In the elections of April 1948, the Christian Democrats won a majority and defeated the Socialists and Communists, who had formed a coalition as the Popular Democratic Front. This victory left its mark on the history of Italy for the next fifty years. In those fifty years, ideological and political protest against U.S. interference in European internal affairs, typical of Socialist youth groups, often took the form of “anti-American food” propaganda
9
and rejection of “American gifts,” namely, the new food products that came to Europe from the United States after the war, especially the most obvious: Coca-Cola, potato chips, and McDonald's.
10

In fact, Coca-Cola was demonized in postwar Soviet propaganda. Though later, during the Moscow Olympics of 1980, a few symbols of the West (temporarily) entered the Soviet Union—including Pepsi-Cola, which even began to be produced in limited quantities—at the time it was actually forbidden to so much as name Coca-Cola. It is no accident that Gabriel García Márquez described Russia as a country of “22,400,000 square kilometers without a single Coca-Cola advertisement”: such is the
title of his travel notes written on the occasion of the International Youth and Student Festival of 1957. In Paris in the years 1948–52, demonstrators in the squares went so far as to overturn trucks carrying bottles of Coca-Cola. In Italy, both Communists and nostalgic Fascists came to suspect that human bone dust was part of the recipe for Coca-Cola. Having encountered consumers' instinctive resistance, the Coca-Cola Company conducted an offensive in Italy, sparing no means, bombarding viewers with television commercials even at Christmastime and attempting to bury
aranciate
(orangeades),
spume
(effervescent soft drinks),
gazzose
(fizzy drinks), and
chinotti
(bitter-orange drinks) in the landfill of history.

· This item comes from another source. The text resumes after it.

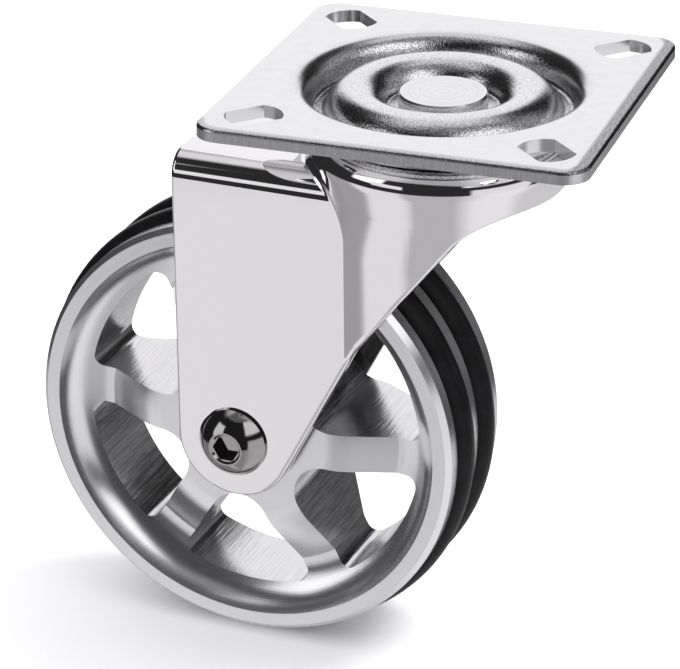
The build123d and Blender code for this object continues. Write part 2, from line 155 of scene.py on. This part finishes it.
class CastorFinishes(bpy.types.PropertyGroup):
    """Colours and grain of the castor's finishes."""

    zinc: bpy.props.FloatVectorProperty(
        name="Zinc",
        description="Colour of the plate's zinc coat",
        subtype="COLOR",
        size=3,
        min=0.0,
        max=1.0,
        default=(0.86, 0.865, 0.875),
    )
    chrome: bpy.props.FloatVectorProperty(
        name="Chrome",
        description="Colour of the fork's chrome",
        subtype="COLOR",
        size=3,
        min=0.0,
        max=1.0,
        default=(0.90, 0.89, 0.90),
    )
    alloy: bpy.props.FloatVectorProperty(
        name="Alloy",
        description="Colour of the wheel's bare aluminium",
        subtype="COLOR",
        size=3,
        min=0.0,
        max=1.0,
        default=(0.91, 0.91, 0.925),
    )
    dark_chrome: bpy.props.FloatVectorProperty(
        name="Dark chrome",
        description="Colour of the axle's polished heads",
        subtype="COLOR",
        size=3,
        min=0.0,
        max=1.0,
        default=(0.42, 0.41, 0.405),
    )
    bearing_steel: bpy.props.FloatVectorProperty(
        name="Bearing steel",
        description="Colour of the balls, rings and spacers",
        subtype="COLOR",
        size=3,
        min=0.0,
        max=1.0,
        default=(0.60, 0.60, 0.61),
    )
    rubber: bpy.props.FloatVectorProperty(
        name="Rubber",
        description="Colour of the two running rings",
        subtype="COLOR",
        size=3,
        min=0.0,
        max=1.0,
        default=(0.008, 0.008, 0.009),
    )
    grain_depth: bpy.props.FloatProperty(
        name="Grain depth",
        description="Depth of the grain in the plate's pressed zones",
        subtype="DISTANCE",
        unit="LENGTH",
        min=0.0,
        max=0.0005,
        default=0.00005,
    )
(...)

And what happened? In their attempt to stand up to Coca-Cola, the three major political forces—Communists, Fascists, and Christian Democrats—paradoxically formed a united front.

Catholic religious authorities had from the outset cast a suspicious eye on the little bottle from overseas, whose feminine curves appeared as seductive and dangerous as the boogie-woogie. Moreover, every country priest understood very well that Coca-Cola threatened not only local morality but also local wine production. So the Christian Democrats in government stubbornly worked to push the imposition of high excise duties through parliament, to hinder the advance of this product in the supermarket chains that were opening across Italy.

The Fascists, in turn, hated Coca-Cola because it had come to Italy on the bayonets of their victors, because (like its brother, chewing gum) it threatened national popular values, and because it sowed depravity, mendicancy, and prostitution all around.

As far as the Communists were concerned, they, too, made the most extreme statements in their battle against Coca-Cola. The verses of the ballad singer Franco Trincale say it all:

 

For every Coca-Cola you drink
You've paid for a bullet for America,
And if the marine doesn't miss his mark
A Vietnamese comrade is killed.

 

This hostile attitude has become even more unyielding lately, in a time of anti-globalists and the World Social Forum. The World Social Forum declared July 22, 2003, “International Coca-Cola Boycott Day.” The proclamation boycotting the great multinational had been preceded a couple of years earlier by a more or less private media event, though significant for Italy: Silvio Berlusconi, leader of the Forza Italia Party, who at that
time (2001) was preparing to become prime minister for the second time, had proclaimed Coca-Cola one of the pillars of his movement, publicly declaring that “Coca-Cola has been a great symbol of liberty.” The newspapers reacted with intense agitation, publishing articles with eloquent titles such as “Coca-Cola from Vietnam to Silvio.”
11

 

Moreover, a group of daring individuals decided to declare war against the multinational corporation and ban the sale of Coca-Cola in one locale at least. War was declared against the American soft drink by twelve members of the Turin city council. Fully aware of their limited capabilities with respect to the powerful corporation, they merely proposed banning Coca-Cola from the menus of buffets and cafeterias of City Hall and other city offices. Most likely this limited, though resolute, action would have passed unobserved, had Coca-Cola not been one of eleven official sponsors of the Winter Olympics that were to be launched in Turin in two months' time. The American corporation's contribution to the Olympic Games amounted to more than 10 million euros. A small scandal resulted. Turin's mayor, Sergio Chiamparino, held urgent talks with Coca-Cola's spokesperson in Italy, Nicola Raffa, assuring him that the city as a whole did not share the irresponsible idea put forth by several representatives of City Hall. The Olympic Committee was forced to release an official statement, stating that the organizers of the games could not do without the funding support of the sponsors. The newspapers published the indignant reaction of Deputy Sports Minister Mario Pescante, who said that Italy had once again made itself the laughingstock of the world.
12

 

The McDonald's chain has had a difficult time in Italy.
13
Some locations were boycotted and shut down: in September 2005, yet another McDonald's was forced to close in the Pergine Valley, in Trentino. Italian tourists considered it undignified to go there while vacationing in locations where the seductions of traditional cuisine abound, and foreigners alone were not sufficient to make it profitable. As if that weren't enough, the McDonald's restaurants are mistreated, forced to change the most sacred commodity, their logo. In the Galleria Vittorio Emanuele, the liveliest spot in Milan's historic center, a black and gold script was devised for McDonald's in the same style as the arcade's other shop windows. This was no doubt imposed by a city resolution obliging the shops in the Galleria to make the style of their signs “conform.”

Inside, instead of hamburgers, there are counters with brioches and slices of panettone, and they serve an excellent espresso. In such a place, one wonders what's left of McDonald's.